A Supreme Court precedent could give the nation’s housing associations the right to evict tenants who commit crimes in the neighbourhoods in which they live.
Previously, the crime needed to be in the close vicinity of the criminal’s home for the eviction notice to stick.
The case in question concerned the family of a youth who attacked the police in the Vollsmose area of Bøgetorvet in the city of Odense, half a kilometre away from where they lived in Birkeparken.
A new tool in their armory
Pia Nielsen, the chief executive of FSB, which operates half the housing in the notorious north Copenhagen neighbourhood of Tingbjerg, expressed her pleasure with the ruling.
“The verdict says very clearly that you do not have to commit a crime on your doorstep, but in the general area, and it will be an important tool for us,” she told DR.
“It’s something we will use in special cases.”
Reversed High Court ruling
After losing the case at the Supreme Court, the youth’s mother must pay costs in excess of 70,000 kroner.
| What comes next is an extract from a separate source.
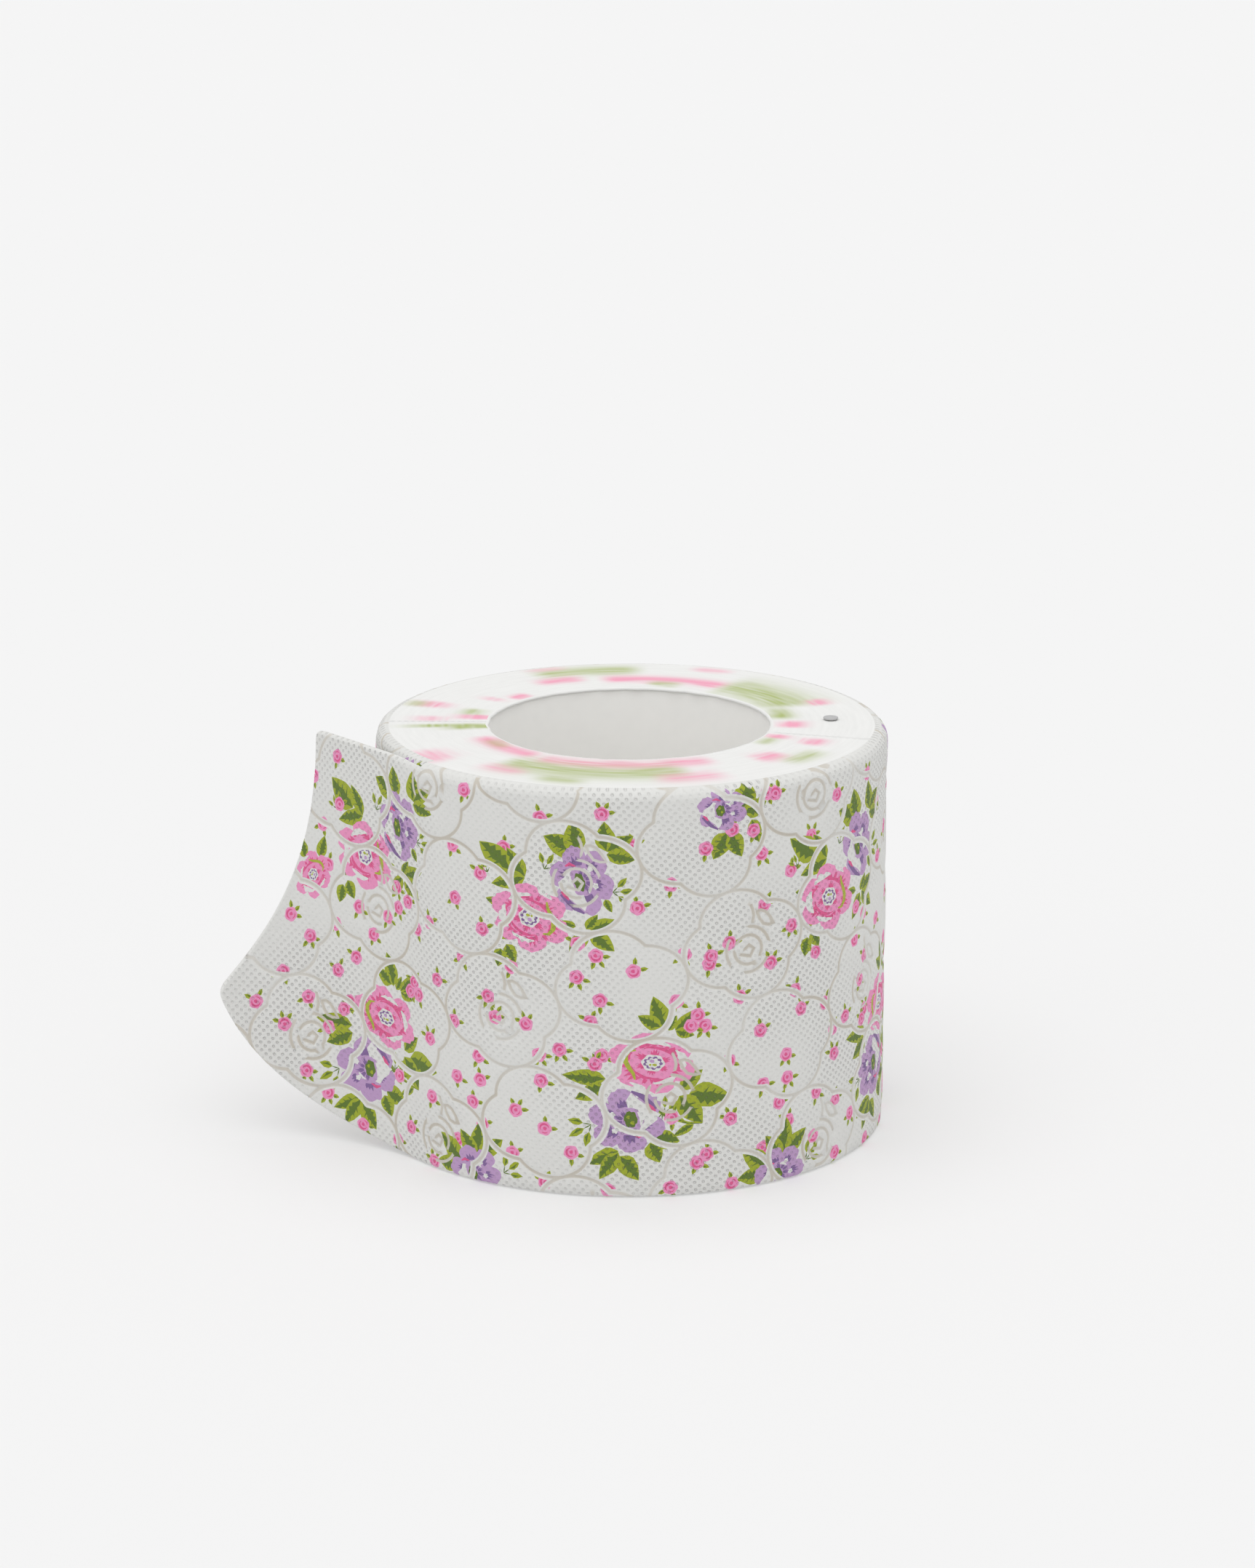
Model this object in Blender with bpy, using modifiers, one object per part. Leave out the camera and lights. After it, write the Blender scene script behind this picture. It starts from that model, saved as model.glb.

A High Court ruling had concluded she did not have to vacate the flat.
Her son was previously jailed for eight months for throwing stones, bottles and molotov cocktails at the police.
A political decision
The judgement would appear to be in line with the government’s recently-announced Ghetto Plan, which suggested that tenants could face eviction if they committed a crime within a kilometre of their home.
The verdict could be appealed to the European Court of Human Rights, but lawyers are warning it would be a big risk and that the woman could jeopardise her fundamental rights to housing.